Estos dos funcionarios son, a los fines institucionales, mucho más que los apellidos Trump y Pelosi. Son el presidente de la Nación y la titular de una de las cámaras del Congreso. Son símbolos.

Esos cargos están llenos de signos que involucran la división de poderes en una república democrática. Deberían entonces quienes los portan estar  muy lejos de actos propios de ciudadanos con el ego desatado. Los presidentes, los legisladores, poseen una responsabilidad institucional que la gente de a pie no tiene.

Salvando las distancias

Muy lejos de Washington, por estos días hemos vivido en la Argentina un hecho que, sin ser similar, guarda cierta relación con las dificultades de algunos políticos de primer nivel para entender que ellos son mucho más que un apellido. Que son una institución. En ese mambo se embelesó nuevamente Axel Kicillof,  gobernador de la provincia de Buenos Aires.
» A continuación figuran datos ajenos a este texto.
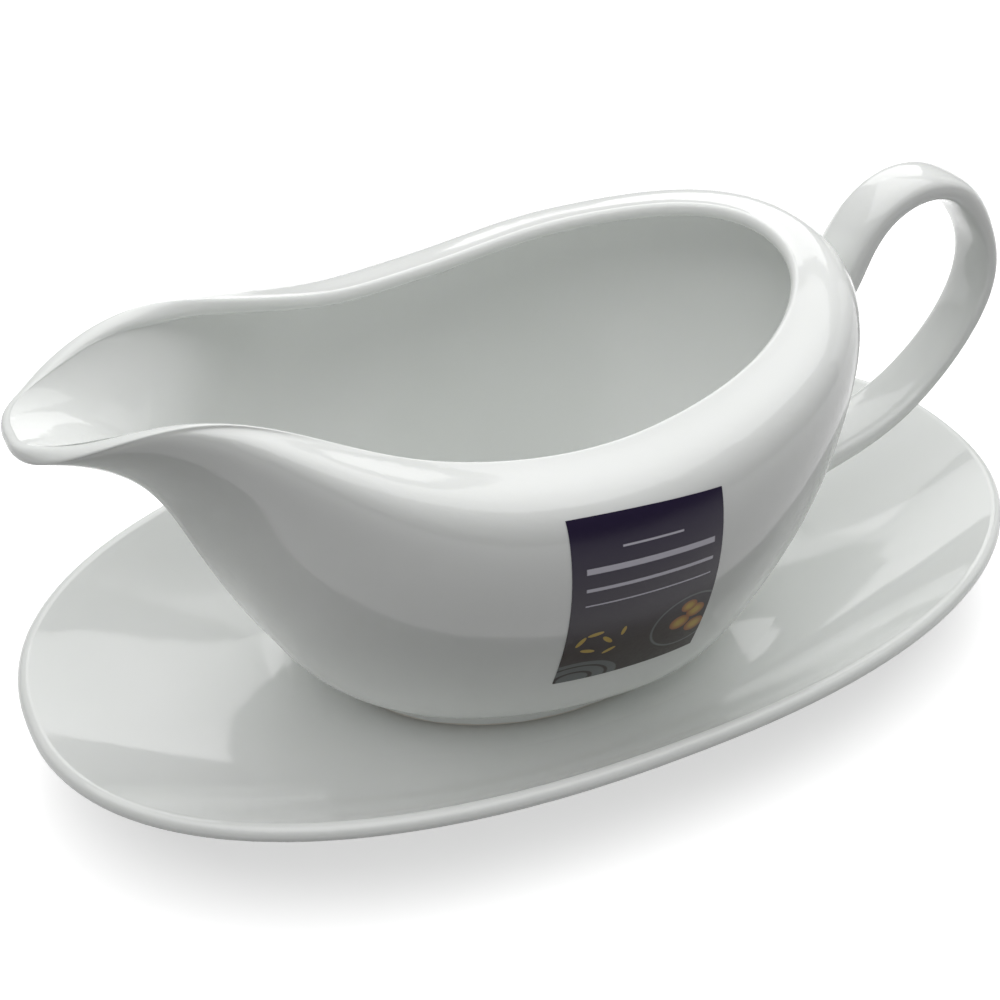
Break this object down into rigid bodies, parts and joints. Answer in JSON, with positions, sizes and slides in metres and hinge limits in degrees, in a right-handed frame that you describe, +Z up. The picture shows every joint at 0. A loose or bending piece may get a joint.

Algo parecido había hecho cuando fue ministro de Economía de Cristina Kirchner y escenificó su improductivo enfrentamiento con los buitres. Pese a aquel ímpetu bravucón de Kicillof, el Estado argentino terminó pagando, contante y sonante, a esos tenedores de bonos para que el mundo no nos cortara la luz.

Lo cierto es que después de tanta amenaza de caer en default, Kicillof ha quedado como un pícaro tramoyista que, en apariencia, no nos dijo toda la verdad acerca de que no había plata para pagarle a los acreedores de la provincia de Buenos Aires.

Queriendo o no, terminó afectando la credibilidad política al crear una incertidumbre innecesaria en momentos en que la Argentina comenzaba a negociar con el FMI un "reperfilamiento" de la deuda contraída con ese ente multinacional.

¿Que queremos decir? Lo mismo que con Trump. Esto es, que ser el gobernador de la provincia más importante del país tiene una carga institucional que excede los apellidos y las ínfulas.

No le ha salido gratis al país que la palabra default fuera mencionada con tanto desparpajo.